Material:

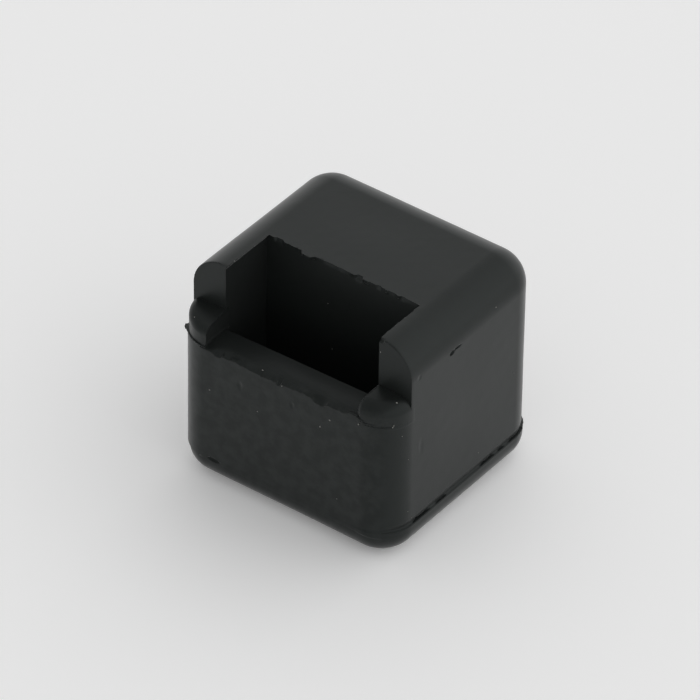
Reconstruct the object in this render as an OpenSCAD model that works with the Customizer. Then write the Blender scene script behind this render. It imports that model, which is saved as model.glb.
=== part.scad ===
// Moulded rubber vibration damper: a rounded block with a blind pocket for a flat tongue.
// The front is stepped back to the pocket's front wall, and two ledges stay at its corners.
// Frame: origin at the middle of the underside, +X along the front, +Y to the back, +Z up.

/* [Block] */
// Width of the block along its stepped front
block_w = 30; // [26:0.5:40]
// Depth of the block from front face to back face
block_d = 27.8; // [24:0.2:40]
// Height of the block
block_h = 27.6; // [25:0.2:40]
// Radius of the four upright corners
corner_r = 4.2; // [3.2:0.1:6]
// Radius of the rim round the top face
top_r = 4.2; // [1:0.1:6]
// Radius of the rim round the underside
base_r = 3; // [1:0.1:6]

/* [Pocket] */
// Width of the pocket between the side walls
pocket_w = 21; // [14:0.5:23]
// Length of the pocket from its front wall to its back wall
pocket_l = 7.4; // [5:0.1:12]
// Depth of the pocket below the top face
pocket_depth = 21; // [12:0.5:23]
// Thickness of the wall in front of the pocket
front_wall = 3.8; // [2.5:0.1:5]

/* [Stepped front] */
// Drop from the top face to the two corner ledges
ledge_drop = 6.2; // [5:0.1:7.8]
// Drop from the top face to the floor of the notch between the ledges
notch_drop = 8.5; // [7.8:0.1:11]
// Drop from the notch floor to the line where the mould's front insert parted
parting_drop = 0.5; // [0.2:0.1:2]

/* [Mould lines] */
// Height of the line where the mould's base plate parted
base_parting = 3.5; // [3:0.1:8]
// How far the front above the insert's parting line stands back from the block below it
insert_inset = 0.15; // [0.05:0.05:0.5]
// How far the flash stands out from the block's sides
flash_out = 0.2; // [0.1:0.05:0.5]
// Thickness of the flash
flash_t = 0.2; // [0.1:0.05:0.5]
// Reach of the torn flash over the pocket's back mouth edge
torn_reach = 0.45; // [0.2:0.05:0.8]

/* [Hidden] */
$fn = 64;

// Each torn tab at the back mouth edge: place as a share of the pocket's width, width, share of the reach
torn_tabs = [[-0.23, 1.8, 1], [0.15, 1.2, 0.6], [0.33, 1.5, 0.7]];
// Share of a torn tab's width that is left at its tip
torn_tip = 0.4;
// How deep the flash roots in the rubber
flash_root = 0.5;
// Extra reach that takes a cut clear of the faces it opens
clear = 1;

// Half sizes of the plan and the centre of the front right corner's arc
half_w = block_w / 2;
half_d = block_d / 2;
corner_x = half_w - corner_r;
corner_y = half_d - corner_r;
// A rim turns about a corner's own axis, so it is never rounder than the corner
top_fillet = min(top_r, corner_r);
base_fillet = min(base_r, corner_r);
// Plane of the stepped front, which is also the pocket's front wall
step_y = front_wall - half_d;
back_y = step_y + pocket_l;
// Heights of the ledges, of the notch floor and of the insert's parting line
ledge_z = block_h - ledge_drop;
notch_z = block_h - notch_drop;
parting_z = notch_z - parting_drop;

// Carries a profile, drawn outwards from a corner's axis, once round the block's plan
module sweep_round() {
    for (turn = [0, 180])
        rotate([0, 0, turn]) {
            translate([corner_x, corner_y, 0])
                rotate_extrude(angle = 90)
                    children();
            translate([-corner_x, corner_y, 0])
                rotate([0, 0, 90])
                    rotate_extrude(angle = 90)
                        children();
            translate([corner_x, 0, 0])
                rotate([90, 0, 0])
                    linear_extrude(2 * corner_y, center = true)
                        children();
            translate([0, corner_y, 0])
                rotate([90, 0, 90])
                    linear_extrude(2 * corner_x, center = true)
                        children();
        }
}

// A quarter disc between the +X axis and the Z axis, or below +X for up = -1
module quarter(r, up) {
    intersection() {
        circle(r);
        translate([0, up < 0 ? -r : 0])
            square(r);
    }
}

// Section of the block from a corner's axis out to its side, with both rims rounded
module rim_profile() {
    translate([0, base_fillet])
        square([corner_r, block_h - top_fillet - base_fillet]);
    translate([corner_r - base_fillet, base_fillet])
        quarter(base_fillet, -1);
    translate([corner_r - top_fillet, block_h - top_fillet])
        quarter(top_fillet, 1);
    if (base_fillet < corner_r)
        square([corner_r - base_fillet, base_fillet]);
    if (top_fillet < corner_r)
        translate([0, block_h - top_fillet])
            square([corner_r - top_fillet, top_fillet]);
}

// Section of a flash bead, centred on a parting line at height z
module flash_profile(z) {
    translate([corner_r - flash_root, z - flash_t / 2])
        square([flash_root + flash_out, flash_t]);
}

// The whole rounded block before the pocket and the stepped front are cut
module rounded_block() {
    translate([-corner_x, -corner_y, 0])
        cube([2 * corner_x, 2 * corner_y, block_h]);
    sweep_round()
        rim_profile();
}

// The pocket's hollow, open at the top
module pocket() {
    translate([-pocket_w / 2, step_y, block_h - pocket_depth])
        cube([pocket_w, pocket_l, pocket_depth + clear]);
}

// What the stepped front takes away above the insert's parting line
module front_step() {
    translate([-half_w - clear, -half_d - clear, parting_z])
        cube([block_w + 2 * clear, front_wall + clear, block_h - parting_z + clear]);
}

// Space in front of the step over the right corner, from the notch's side outwards
module corner_space(bottom_z, top_z) {
    translate([pocket_w / 2, -half_d - clear, bottom_z])
        cube([half_w - pocket_w / 2 + clear, front_wall + clear, top_z - bottom_z]);
}

// The right ledge: the front right corner again, set back by the insert's inset
module ledge() {
    intersection() {
        corner_space(parting_z, ledge_z);
        union() {
            translate([corner_x, -corner_y, parting_z])
                cylinder(r = corner_r - insert_inset, h = block_h);
            translate([0, insert_inset - half_d, parting_z])
                cube([corner_x, block_d, block_h]);
        }
    }
}

// The low land between the ledges, whose top is the notch floor
module notch_land() {
    translate([-pocket_w / 2, insert_inset - half_d, parting_z])
        cube([pocket_w, front_wall - insert_inset, parting_drop]);
}

// Flash under the right ledge, where the front insert met the rest of the mould
module ledge_flash() {
    intersection() {
        sweep_round()
            flash_profile(parting_z);
        corner_space(parting_z - flash_t, parting_z + flash_t);
    }
}

// One torn tab of flash that hangs over the pocket from its back mouth edge
module torn_tab(width, reach) {
    translate([0, back_y, block_h - flash_t])
        linear_extrude(flash_t)
            polygon([
                [-width / 2, 0],
                [-width / 2 * torn_tip, -reach],
                [width / 2 * torn_tip, -reach],
                [width / 2, 0]
            ]);
}

module damper_block() {
    color("#2b2f2f")
        union() {
            difference() {
                rounded_block();
                front_step();
                pocket();
            }
            notch_land();
            for (side = [0, 1])
                mirror([side, 0, 0]) {
                    ledge();
                    ledge_flash();
                }
            sweep_round()
                flash_profile(base_parting);
            for (tab = torn_tabs)
                translate([tab[0] * pocket_w, 0, 0])
                    torn_tab(tab[1], tab[2] * torn_reach);
        }
}

damper_block();
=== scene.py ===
import math
from collections import namedtuple

import bpy
import numpy as np
from mathutils import Matrix, Vector


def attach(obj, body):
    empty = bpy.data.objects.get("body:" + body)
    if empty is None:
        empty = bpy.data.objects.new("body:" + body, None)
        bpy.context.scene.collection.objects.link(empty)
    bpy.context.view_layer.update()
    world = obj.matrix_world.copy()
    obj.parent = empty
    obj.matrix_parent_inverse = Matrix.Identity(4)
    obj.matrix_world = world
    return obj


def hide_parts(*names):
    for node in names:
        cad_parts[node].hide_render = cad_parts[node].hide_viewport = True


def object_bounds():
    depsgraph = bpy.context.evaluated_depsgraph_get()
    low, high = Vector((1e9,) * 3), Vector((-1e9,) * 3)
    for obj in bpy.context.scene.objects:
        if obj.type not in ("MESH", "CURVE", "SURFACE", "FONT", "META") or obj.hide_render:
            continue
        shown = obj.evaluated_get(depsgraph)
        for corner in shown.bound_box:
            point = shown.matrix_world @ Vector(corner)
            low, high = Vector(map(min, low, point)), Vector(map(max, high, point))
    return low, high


# Lengths in this script are millimetres, and MM turns them into the frame's metres.
MM = 0.001

# ---------------------------------------------------------------- sizes of the moulding

# The frame gives the block's box, whose flash reaches FLASH_OUT past the plain sides
FLASH_OUT = 0.2
CORNER_R = 4.2
TOP_R = 4.2
BASE_R = 3.0
POCKET_W = 21.0
POCKET_L = 7.4
POCKET_DEPTH = 21.0
FRONT_WALL = 3.8
LEDGE_DROP = 6.25
NOTCH_DROP = 8.5
PARTING_DROP = 0.5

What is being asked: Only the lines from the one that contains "obj.matrix_world = world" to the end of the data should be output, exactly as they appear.

The answer:
    obj.matrix_world = world
    return obj


def hide_parts(*names):
    for node in names:
        cad_parts[node].hide_render = cad_parts[node].hide_viewport = True


def object_bounds():
    depsgraph = bpy.context.evaluated_depsgraph_get()
    low, high = Vector((1e9,) * 3), Vector((-1e9,) * 3)
    for obj in bpy.context.scene.objects:
        if obj.type not in ("MESH", "CURVE", "SURFACE", "FONT", "META") or obj.hide_render:
            continue
        shown = obj.evaluated_get(depsgraph)
        for corner in shown.bound_box:
            point = shown.matrix_world @ Vector(corner)
            low, high = Vector(map(min, low, point)), Vector(map(max, high, point))
    return low, high


# Lengths in this script are millimetres, and MM turns them into the frame's metres.
MM = 0.001

# ---------------------------------------------------------------- sizes of the moulding

# The frame gives the block's box, whose flash reaches FLASH_OUT past the plain sides
FLASH_OUT = 0.2
CORNER_R = 4.2
TOP_R = 4.2
BASE_R = 3.0
POCKET_W = 21.0
POCKET_L = 7.4
POCKET_DEPTH = 21.0
FRONT_WALL = 3.8
LEDGE_DROP = 6.25
NOTCH_DROP = 8.5
PARTING_DROP = 0.5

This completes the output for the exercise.